▶ _Raw data_
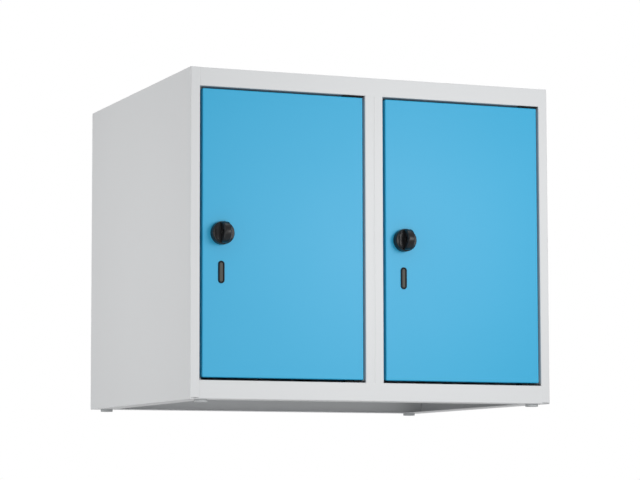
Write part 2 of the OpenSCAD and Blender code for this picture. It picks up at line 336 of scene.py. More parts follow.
@dataclass(frozen=True)
class Moulded(Finish):
    """Moulded plastic: a little grain, and roughness that varies with handling."""

    grain_per_metre: float = 1500.0
    grain_depth: float = 0.01 * MM
    patches_per_metre: float = 90.0
    shade: float = 0.8
    worn: float = 0.12
    specular: float = 0.5

    def surface(self, graph: Graph, place: bpy.types.NodeSocket) -> dict[str, Any]:
        """Grained colour, patchy roughness and the grain's relief.

        Args:
            graph: The material's nodes.
            place: The piece's own coordinates.

        Returns:
            The sockets' values and links, by name.
        """
        grain = graph.noise(place, self.grain_per_metre, 2.0)
        patches = graph.noise(place, self.patches_per_metre, 3.0)
        cover = (grain + patches) * 0.5
        return {
            "Base Color": graph.mix(cover, rgba(self.colour), rgba(darker(self.colour, self.shade))),
            "Roughness": (patches - MIDDLE) * self.worn + self.roughness,
            "Specular IOR Level": self.specular,
            "Normal": self.bump(graph, grain, self.grain_depth),
        }


@dataclass(frozen=True)
class TreatedSteel(Finish):
    """Plated or blackened steel: cloudy metal with fine drawn scratches."""

    clouds_per_metre: float = 120.0
    shade: float = 0.78
    uneven: float = 0.2
    scratches_per_metre: float = 2600.0
    scratch_stretch: Point3 = (1.0, 1.0, 0.06)
    scratched: float = 0.1
    scratch_depth: float = 0.006 * MM

    def surface(self, graph: Graph, place: bpy.types.NodeSocket) -> dict[str, Any]:
        """Clouded metal, uneven gloss and scratches along one direction.

        Args:
            graph: The material's nodes.
            place: The piece's own coordinates.

        Returns:
            The sockets' values and links, by name.
        """
        clouds = graph.noise(place, self.clouds_per_metre, 4.0)
        stretch = graph.node("ShaderNodeMapping", None, {"Vector": place, "Scale": self.scratch_stretch})
        scratches = graph.noise(stretch.outputs[0], self.scratches_per_metre, 3.0)
        gloss = (clouds - MIDDLE) * self.uneven + (scratches - MIDDLE) * self.scratched
        return {
            "Base Color": graph.mix(clouds, rgba(self.colour), rgba(darker(self.colour, self.shade))),
            "Metallic": 1.0,
            "Roughness": gloss + self.roughness,
            "Normal": self.bump(graph, scratches, self.scratch_depth),
        }


BODY_COAT = PowderCoat("body_powder_coat", (0.70, 0.712, 0.722), 0.42)
DOOR_COAT = PowderCoat("door_powder_coat", (0.024, 0.402, 0.683), 0.42)
LOCK_BLACK = Moulded("lock_black", (0.005, 0.005, 0.006), 0.32, specular=0.26)
GUARD_BLACK = Moulded("guard_black", (0.005, 0.006, 0.009), 0.55, specular=0.14)
GUARD_GREY = Moulded("guard_grey", (0.085, 0.087, 0.076), 0.6, specular=0.3)
BEARING_BLACK = Moulded("bearing_black", (0.006, 0.006, 0.007), 0.7, specular=0.15)
GLIDE_GREY = Moulded("glide_grey", (0.60, 0.62, 0.63), 0.5)
RUBBER = Moulded("buffer_rubber_black", (0.03, 0.03, 0.032), 0.75, grain_per_metre=2500.0)
ZINC = TreatedSteel("zinc_plate", (0.56, 0.57, 0.58), 0.46)
BLACK_STEEL = TreatedSteel("blackened_steel", (0.035, 0.036, 0.038), 0.5)


@dataclass
class Paintbox:
    """Makes each finish's material once, and hands it out."""

    made: dict[str, bpy.types.Material] = field(default_factory=dict)

    def get(self, finish: Finish) -> bpy.types.Material:
        """The material of that finish."""
        if finish.name not in self.made:
            self.made[finish.name] = finish.material()
        return self.made[finish.name]

    def dress_node(self, node: bpy.types.Object, finish: Finish) -> None:
        """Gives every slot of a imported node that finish."""
        for slot in node.material_slots:
            slot.material = self.get(finish)


# ---------------------------------------------------------------- meshes


def object_from(name: str, mesh: bmesh.types.BMesh) -> bpy.types.Object:
    """Ends a mesh under construction and makes it an object of the scene.

    Args:
        name: The piece's name.
        mesh: The mesh, which is freed.

    Returns:
        The object, with smooth faces and sharp edges above a set angle.
    """
    bmesh.ops.recalc_face_normals(mesh, faces=mesh.faces)
    data = bpy.data.meshes.new(name)
    mesh.to_mesh(data)
    mesh.free()
    made = bpy.data.objects.new(name, data)
    bpy.context.scene.collection.objects.link(made)
    shade(made)
    return made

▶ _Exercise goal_
The lines above should be duplicated exactly.

▶ _Written answer_
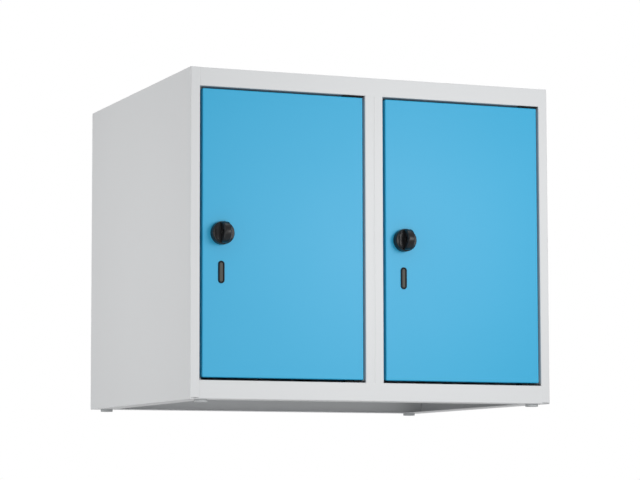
Write part 2 of the OpenSCAD and Blender code for this picture. It picks up at line 336 of scene.py. More parts follow.
@dataclass(frozen=True)
class Moulded(Finish):
    """Moulded plastic: a little grain, and roughness that varies with handling."""

    grain_per_metre: float = 1500.0
    grain_depth: float = 0.01 * MM
    patches_per_metre: float = 90.0
    shade: float = 0.8
    worn: float = 0.12
    specular: float = 0.5

    def surface(self, graph: Graph, place: bpy.types.NodeSocket) -> dict[str, Any]:
        """Grained colour, patchy roughness and the grain's relief.

        Args:
            graph: The material's nodes.
            place: The piece's own coordinates.

        Returns:
            The sockets' values and links, by name.
        """
        grain = graph.noise(place, self.grain_per_metre, 2.0)
        patches = graph.noise(place, self.patches_per_metre, 3.0)
        cover = (grain + patches) * 0.5
        return {
            "Base Color": graph.mix(cover, rgba(self.colour), rgba(darker(self.colour, self.shade))),
            "Roughness": (patches - MIDDLE) * self.worn + self.roughness,
            "Specular IOR Level": self.specular,
            "Normal": self.bump(graph, grain, self.grain_depth),
        }


@dataclass(frozen=True)
class TreatedSteel(Finish):
    """Plated or blackened steel: cloudy metal with fine drawn scratches."""

    clouds_per_metre: float = 120.0
    shade: float = 0.78
    uneven: float = 0.2
    scratches_per_metre: float = 2600.0
    scratch_stretch: Point3 = (1.0, 1.0, 0.06)
    scratched: float = 0.1
    scratch_depth: float = 0.006 * MM

    def surface(self, graph: Graph, place: bpy.types.NodeSocket) -> dict[str, Any]:
        """Clouded metal, uneven gloss and scratches along one direction.

        Args:
            graph: The material's nodes.
            place: The piece's own coordinates.

        Returns:
            The sockets' values and links, by name.
        """
        clouds = graph.noise(place, self.clouds_per_metre, 4.0)
        stretch = graph.node("ShaderNodeMapping", None, {"Vector": place, "Scale": self.scratch_stretch})
        scratches = graph.noise(stretch.outputs[0], self.scratches_per_metre, 3.0)
        gloss = (clouds - MIDDLE) * self.uneven + (scratches - MIDDLE) * self.scratched
        return {
            "Base Color": graph.mix(clouds, rgba(self.colour), rgba(darker(self.colour, self.shade))),
            "Metallic": 1.0,
            "Roughness": gloss + self.roughness,
            "Normal": self.bump(graph, scratches, self.scratch_depth),
        }


BODY_COAT = PowderCoat("body_powder_coat", (0.70, 0.712, 0.722), 0.42)
DOOR_COAT = PowderCoat("door_powder_coat", (0.024, 0.402, 0.683), 0.42)
LOCK_BLACK = Moulded("lock_black", (0.005, 0.005, 0.006), 0.32, specular=0.26)
GUARD_BLACK = Moulded("guard_black", (0.005, 0.006, 0.009), 0.55, specular=0.14)
GUARD_GREY = Moulded("guard_grey", (0.085, 0.087, 0.076), 0.6, specular=0.3)
BEARING_BLACK = Moulded("bearing_black", (0.006, 0.006, 0.007), 0.7, specular=0.15)
GLIDE_GREY = Moulded("glide_grey", (0.60, 0.62, 0.63), 0.5)
RUBBER = Moulded("buffer_rubber_black", (0.03, 0.03, 0.032), 0.75, grain_per_metre=2500.0)
ZINC = TreatedSteel("zinc_plate", (0.56, 0.57, 0.58), 0.46)
BLACK_STEEL = TreatedSteel("blackened_steel", (0.035, 0.036, 0.038), 0.5)


@dataclass
class Paintbox:
    """Makes each finish's material once, and hands it out."""

    made: dict[str, bpy.types.Material] = field(default_factory=dict)

    def get(self, finish: Finish) -> bpy.types.Material:
        """The material of that finish."""
        if finish.name not in self.made:
            self.made[finish.name] = finish.material()
        return self.made[finish.name]

    def dress_node(self, node: bpy.types.Object, finish: Finish) -> None:
        """Gives every slot of a imported node that finish."""
        for slot in node.material_slots:
            slot.material = self.get(finish)


# ---------------------------------------------------------------- meshes


def object_from(name: str, mesh: bmesh.types.BMesh) -> bpy.types.Object:
    """Ends a mesh under construction and makes it an object of the scene.

    Args:
        name: The piece's name.
        mesh: The mesh, which is freed.

    Returns:
        The object, with smooth faces and sharp edges above a set angle.
    """
    bmesh.ops.recalc_face_normals(mesh, faces=mesh.faces)
    data = bpy.data.meshes.new(name)
    mesh.to_mesh(data)
    mesh.free()
    made = bpy.data.objects.new(name, data)
    bpy.context.scene.collection.objects.link(made)
    shade(made)
    return made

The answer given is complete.